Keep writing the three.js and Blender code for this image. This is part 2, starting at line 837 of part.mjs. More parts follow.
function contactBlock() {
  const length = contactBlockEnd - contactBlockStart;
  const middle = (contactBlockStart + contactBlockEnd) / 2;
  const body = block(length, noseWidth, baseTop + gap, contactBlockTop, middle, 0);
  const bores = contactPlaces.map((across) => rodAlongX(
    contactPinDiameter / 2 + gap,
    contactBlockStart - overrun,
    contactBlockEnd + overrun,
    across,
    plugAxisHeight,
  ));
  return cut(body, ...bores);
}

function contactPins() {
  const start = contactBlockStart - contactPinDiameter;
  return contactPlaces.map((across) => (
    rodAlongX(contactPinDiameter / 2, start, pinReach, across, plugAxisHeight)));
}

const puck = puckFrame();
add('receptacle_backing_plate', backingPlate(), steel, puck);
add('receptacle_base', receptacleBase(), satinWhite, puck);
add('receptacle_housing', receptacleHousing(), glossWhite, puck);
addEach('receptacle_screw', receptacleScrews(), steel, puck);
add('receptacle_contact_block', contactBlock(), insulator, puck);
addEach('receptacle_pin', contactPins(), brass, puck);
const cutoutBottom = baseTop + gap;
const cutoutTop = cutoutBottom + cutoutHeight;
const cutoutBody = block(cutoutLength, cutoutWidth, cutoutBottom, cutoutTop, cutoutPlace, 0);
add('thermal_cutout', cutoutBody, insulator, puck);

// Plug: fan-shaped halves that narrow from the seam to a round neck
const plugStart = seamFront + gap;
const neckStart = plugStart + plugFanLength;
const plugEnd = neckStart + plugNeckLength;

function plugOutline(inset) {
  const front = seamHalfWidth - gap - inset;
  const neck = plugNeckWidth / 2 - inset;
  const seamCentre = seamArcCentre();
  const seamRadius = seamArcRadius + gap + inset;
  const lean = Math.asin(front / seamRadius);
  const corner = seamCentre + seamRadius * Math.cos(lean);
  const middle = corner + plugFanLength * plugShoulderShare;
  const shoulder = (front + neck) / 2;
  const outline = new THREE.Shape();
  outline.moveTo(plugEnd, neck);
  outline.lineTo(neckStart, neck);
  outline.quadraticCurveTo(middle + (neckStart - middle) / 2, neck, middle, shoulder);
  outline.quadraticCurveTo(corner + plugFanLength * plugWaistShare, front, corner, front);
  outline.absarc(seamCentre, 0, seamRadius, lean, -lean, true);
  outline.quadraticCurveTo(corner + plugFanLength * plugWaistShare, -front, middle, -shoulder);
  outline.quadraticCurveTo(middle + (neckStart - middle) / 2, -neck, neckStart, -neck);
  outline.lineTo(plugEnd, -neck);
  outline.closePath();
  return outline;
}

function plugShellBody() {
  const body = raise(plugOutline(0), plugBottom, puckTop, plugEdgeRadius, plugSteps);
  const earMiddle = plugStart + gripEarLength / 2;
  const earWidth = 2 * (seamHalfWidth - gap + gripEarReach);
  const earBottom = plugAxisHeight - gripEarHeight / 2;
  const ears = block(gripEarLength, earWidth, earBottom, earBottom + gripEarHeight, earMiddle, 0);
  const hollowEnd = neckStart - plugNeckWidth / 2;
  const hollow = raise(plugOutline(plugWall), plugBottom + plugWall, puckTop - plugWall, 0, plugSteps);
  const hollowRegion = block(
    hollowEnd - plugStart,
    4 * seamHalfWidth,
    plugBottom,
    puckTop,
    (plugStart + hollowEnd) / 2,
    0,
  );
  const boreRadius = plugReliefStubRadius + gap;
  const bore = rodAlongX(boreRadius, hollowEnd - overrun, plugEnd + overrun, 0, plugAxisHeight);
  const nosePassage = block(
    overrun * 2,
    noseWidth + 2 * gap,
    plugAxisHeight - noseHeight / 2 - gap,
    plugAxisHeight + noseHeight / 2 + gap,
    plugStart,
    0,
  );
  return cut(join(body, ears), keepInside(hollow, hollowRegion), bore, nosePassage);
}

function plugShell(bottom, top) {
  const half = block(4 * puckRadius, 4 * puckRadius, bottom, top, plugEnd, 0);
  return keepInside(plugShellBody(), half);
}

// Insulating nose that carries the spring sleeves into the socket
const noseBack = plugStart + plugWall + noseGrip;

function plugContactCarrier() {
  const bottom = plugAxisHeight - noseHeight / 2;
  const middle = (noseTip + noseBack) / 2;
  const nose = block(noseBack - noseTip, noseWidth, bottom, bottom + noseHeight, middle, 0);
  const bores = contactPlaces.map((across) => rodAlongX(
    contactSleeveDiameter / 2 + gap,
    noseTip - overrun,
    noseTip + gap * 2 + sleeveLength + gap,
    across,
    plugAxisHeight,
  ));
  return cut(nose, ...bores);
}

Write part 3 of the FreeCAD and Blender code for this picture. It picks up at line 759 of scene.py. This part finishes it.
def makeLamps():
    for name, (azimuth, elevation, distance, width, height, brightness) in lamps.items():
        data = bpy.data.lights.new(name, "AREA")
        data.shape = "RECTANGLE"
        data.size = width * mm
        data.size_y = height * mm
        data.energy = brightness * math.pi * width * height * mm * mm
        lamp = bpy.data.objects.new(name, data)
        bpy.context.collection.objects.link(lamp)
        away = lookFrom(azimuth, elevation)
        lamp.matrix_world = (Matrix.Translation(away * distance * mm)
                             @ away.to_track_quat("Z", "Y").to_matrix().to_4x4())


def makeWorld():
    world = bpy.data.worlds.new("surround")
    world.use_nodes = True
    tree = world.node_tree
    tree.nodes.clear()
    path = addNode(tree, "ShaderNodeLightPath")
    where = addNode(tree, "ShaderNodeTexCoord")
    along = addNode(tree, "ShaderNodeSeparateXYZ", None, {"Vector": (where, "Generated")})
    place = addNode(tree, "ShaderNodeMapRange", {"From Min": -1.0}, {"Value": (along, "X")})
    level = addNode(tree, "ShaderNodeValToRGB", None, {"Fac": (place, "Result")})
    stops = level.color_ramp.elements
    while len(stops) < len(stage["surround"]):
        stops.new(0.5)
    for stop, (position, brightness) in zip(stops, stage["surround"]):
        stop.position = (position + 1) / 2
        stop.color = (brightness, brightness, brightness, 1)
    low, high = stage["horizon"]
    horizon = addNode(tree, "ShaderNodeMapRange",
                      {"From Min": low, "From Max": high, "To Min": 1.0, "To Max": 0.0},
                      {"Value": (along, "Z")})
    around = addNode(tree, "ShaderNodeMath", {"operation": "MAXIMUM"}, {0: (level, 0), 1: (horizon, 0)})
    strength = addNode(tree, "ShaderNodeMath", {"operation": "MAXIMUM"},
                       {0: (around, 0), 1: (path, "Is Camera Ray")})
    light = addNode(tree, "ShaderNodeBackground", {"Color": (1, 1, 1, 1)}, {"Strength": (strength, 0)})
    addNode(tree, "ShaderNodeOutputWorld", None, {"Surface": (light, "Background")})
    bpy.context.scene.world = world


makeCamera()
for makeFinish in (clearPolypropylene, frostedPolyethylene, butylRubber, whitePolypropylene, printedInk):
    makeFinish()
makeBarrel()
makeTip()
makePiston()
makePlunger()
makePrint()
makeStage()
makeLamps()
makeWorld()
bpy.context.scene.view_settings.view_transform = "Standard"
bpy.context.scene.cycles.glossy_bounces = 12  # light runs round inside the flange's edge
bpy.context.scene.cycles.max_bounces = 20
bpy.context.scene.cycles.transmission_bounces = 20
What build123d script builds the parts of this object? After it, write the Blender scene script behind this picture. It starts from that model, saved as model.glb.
▬▬▬
What the exercise asks: All of the entries should be written out again exactly.

Task response:
Keep writing the three.js and Blender code for this image. This is part 2, starting at line 837 of part.mjs. More parts follow.
function contactBlock() {
  const length = contactBlockEnd - contactBlockStart;
  const middle = (contactBlockStart + contactBlockEnd) / 2;
  const body = block(length, noseWidth, baseTop + gap, contactBlockTop, middle, 0);
  const bores = contactPlaces.map((across) => rodAlongX(
    contactPinDiameter / 2 + gap,
    contactBlockStart - overrun,
    contactBlockEnd + overrun,
    across,
    plugAxisHeight,
  ));
  return cut(body, ...bores);
}

function contactPins() {
  const start = contactBlockStart - contactPinDiameter;
  return contactPlaces.map((across) => (
    rodAlongX(contactPinDiameter / 2, start, pinReach, across, plugAxisHeight)));
}

const puck = puckFrame();
add('receptacle_backing_plate', backingPlate(), steel, puck);
add('receptacle_base', receptacleBase(), satinWhite, puck);
add('receptacle_housing', receptacleHousing(), glossWhite, puck);
addEach('receptacle_screw', receptacleScrews(), steel, puck);
add('receptacle_contact_block', contactBlock(), insulator, puck);
addEach('receptacle_pin', contactPins(), brass, puck);
const cutoutBottom = baseTop + gap;
const cutoutTop = cutoutBottom + cutoutHeight;
const cutoutBody = block(cutoutLength, cutoutWidth, cutoutBottom, cutoutTop, cutoutPlace, 0);
add('thermal_cutout', cutoutBody, insulator, puck);

// Plug: fan-shaped halves that narrow from the seam to a round neck
const plugStart = seamFront + gap;
const neckStart = plugStart + plugFanLength;
const plugEnd = neckStart + plugNeckLength;

function plugOutline(inset) {
  const front = seamHalfWidth - gap - inset;
  const neck = plugNeckWidth / 2 - inset;
  const seamCentre = seamArcCentre();
  const seamRadius = seamArcRadius + gap + inset;
  const lean = Math.asin(front / seamRadius);
  const corner = seamCentre + seamRadius * Math.cos(lean);
  const middle = corner + plugFanLength * plugShoulderShare;
  const shoulder = (front + neck) / 2;
  const outline = new THREE.Shape();
  outline.moveTo(plugEnd, neck);
  outline.lineTo(neckStart, neck);
  outline.quadraticCurveTo(middle + (neckStart - middle) / 2, neck, middle, shoulder);
  outline.quadraticCurveTo(corner + plugFanLength * plugWaistShare, front, corner, front);
  outline.absarc(seamCentre, 0, seamRadius, lean, -lean, true);
  outline.quadraticCurveTo(corner + plugFanLength * plugWaistShare, -front, middle, -shoulder);
  outline.quadraticCurveTo(middle + (neckStart - middle) / 2, -neck, neckStart, -neck);
  outline.lineTo(plugEnd, -neck);
  outline.closePath();
  return outline;
}

function plugShellBody() {
  const body = raise(plugOutline(0), plugBottom, puckTop, plugEdgeRadius, plugSteps);
  const earMiddle = plugStart + gripEarLength / 2;
  const earWidth = 2 * (seamHalfWidth - gap + gripEarReach);
  const earBottom = plugAxisHeight - gripEarHeight / 2;
  const ears = block(gripEarLength, earWidth, earBottom, earBottom + gripEarHeight, earMiddle, 0);
  const hollowEnd = neckStart - plugNeckWidth / 2;
  const hollow = raise(plugOutline(plugWall), plugBottom + plugWall, puckTop - plugWall, 0, plugSteps);
  const hollowRegion = block(
    hollowEnd - plugStart,
    4 * seamHalfWidth,
    plugBottom,
    puckTop,
    (plugStart + hollowEnd) / 2,
    0,
  );
  const boreRadius = plugReliefStubRadius + gap;
  const bore = rodAlongX(boreRadius, hollowEnd - overrun, plugEnd + overrun, 0, plugAxisHeight);
  const nosePassage = block(
    overrun * 2,
    noseWidth + 2 * gap,
    plugAxisHeight - noseHeight / 2 - gap,
    plugAxisHeight + noseHeight / 2 + gap,
    plugStart,
    0,
  );
  return cut(join(body, ears), keepInside(hollow, hollowRegion), bore, nosePassage);
}

function plugShell(bottom, top) {
  const half = block(4 * puckRadius, 4 * puckRadius, bottom, top, plugEnd, 0);
  return keepInside(plugShellBody(), half);
}

// Insulating nose that carries the spring sleeves into the socket
const noseBack = plugStart + plugWall + noseGrip;

function plugContactCarrier() {
  const bottom = plugAxisHeight - noseHeight / 2;
  const middle = (noseTip + noseBack) / 2;
  const nose = block(noseBack - noseTip, noseWidth, bottom, bottom + noseHeight, middle, 0);
  const bores = contactPlaces.map((across) => rodAlongX(
    contactSleeveDiameter / 2 + gap,
    noseTip - overrun,
    noseTip + gap * 2 + sleeveLength + gap,
    across,
    plugAxisHeight,
  ));
  return cut(nose, ...bores);
}

Write part 3 of the FreeCAD and Blender code for this picture. It picks up at line 759 of scene.py. This part finishes it.
def makeLamps():
    for name, (azimuth, elevation, distance, width, height, brightness) in lamps.items():
        data = bpy.data.lights.new(name, "AREA")
        data.shape = "RECTANGLE"
        data.size = width * mm
        data.size_y = height * mm
        data.energy = brightness * math.pi * width * height * mm * mm
        lamp = bpy.data.objects.new(name, data)
        bpy.context.collection.objects.link(lamp)
        away = lookFrom(azimuth, elevation)
        lamp.matrix_world = (Matrix.Translation(away * distance * mm)
                             @ away.to_track_quat("Z", "Y").to_matrix().to_4x4())


def makeWorld():
    world = bpy.data.worlds.new("surround")
    world.use_nodes = True
    tree = world.node_tree
    tree.nodes.clear()
    path = addNode(tree, "ShaderNodeLightPath")
    where = addNode(tree, "ShaderNodeTexCoord")
    along = addNode(tree, "ShaderNodeSeparateXYZ", None, {"Vector": (where, "Generated")})
    place = addNode(tree, "ShaderNodeMapRange", {"From Min": -1.0}, {"Value": (along, "X")})
    level = addNode(tree, "ShaderNodeValToRGB", None, {"Fac": (place, "Result")})
    stops = level.color_ramp.elements
    while len(stops) < len(stage["surround"]):
        stops.new(0.5)
    for stop, (position, brightness) in zip(stops, stage["surround"]):
        stop.position = (position + 1) / 2
        stop.color = (brightness, brightness, brightness, 1)
    low, high = stage["horizon"]
    horizon = addNode(tree, "ShaderNodeMapRange",
                      {"From Min": low, "From Max": high, "To Min": 1.0, "To Max": 0.0},
                      {"Value": (along, "Z")})
    around = addNode(tree, "ShaderNodeMath", {"operation": "MAXIMUM"}, {0: (level, 0), 1: (horizon, 0)})
    strength = addNode(tree, "ShaderNodeMath", {"operation": "MAXIMUM"},
                       {0: (around, 0), 1: (path, "Is Camera Ray")})
    light = addNode(tree, "ShaderNodeBackground", {"Color": (1, 1, 1, 1)}, {"Strength": (strength, 0)})
    addNode(tree, "ShaderNodeOutputWorld", None, {"Surface": (light, "Background")})
    bpy.context.scene.world = world


makeCamera()
for makeFinish in (clearPolypropylene, frostedPolyethylene, butylRubber, whitePolypropylene, printedInk):
    makeFinish()
makeBarrel()
makeTip()
makePiston()
makePlunger()
makePrint()
makeStage()
makeLamps()
makeWorld()
bpy.context.scene.view_settings.view_transform = "Standard"
bpy.context.scene.cycles.glossy_bounces = 12  # light runs round inside the flange's edge
bpy.context.scene.cycles.max_bounces = 20
bpy.context.scene.cycles.transmission_bounces = 20
What build123d script builds the parts of this object? After it, write the Blender scene script behind this picture. It starts from that model, saved as model.glb.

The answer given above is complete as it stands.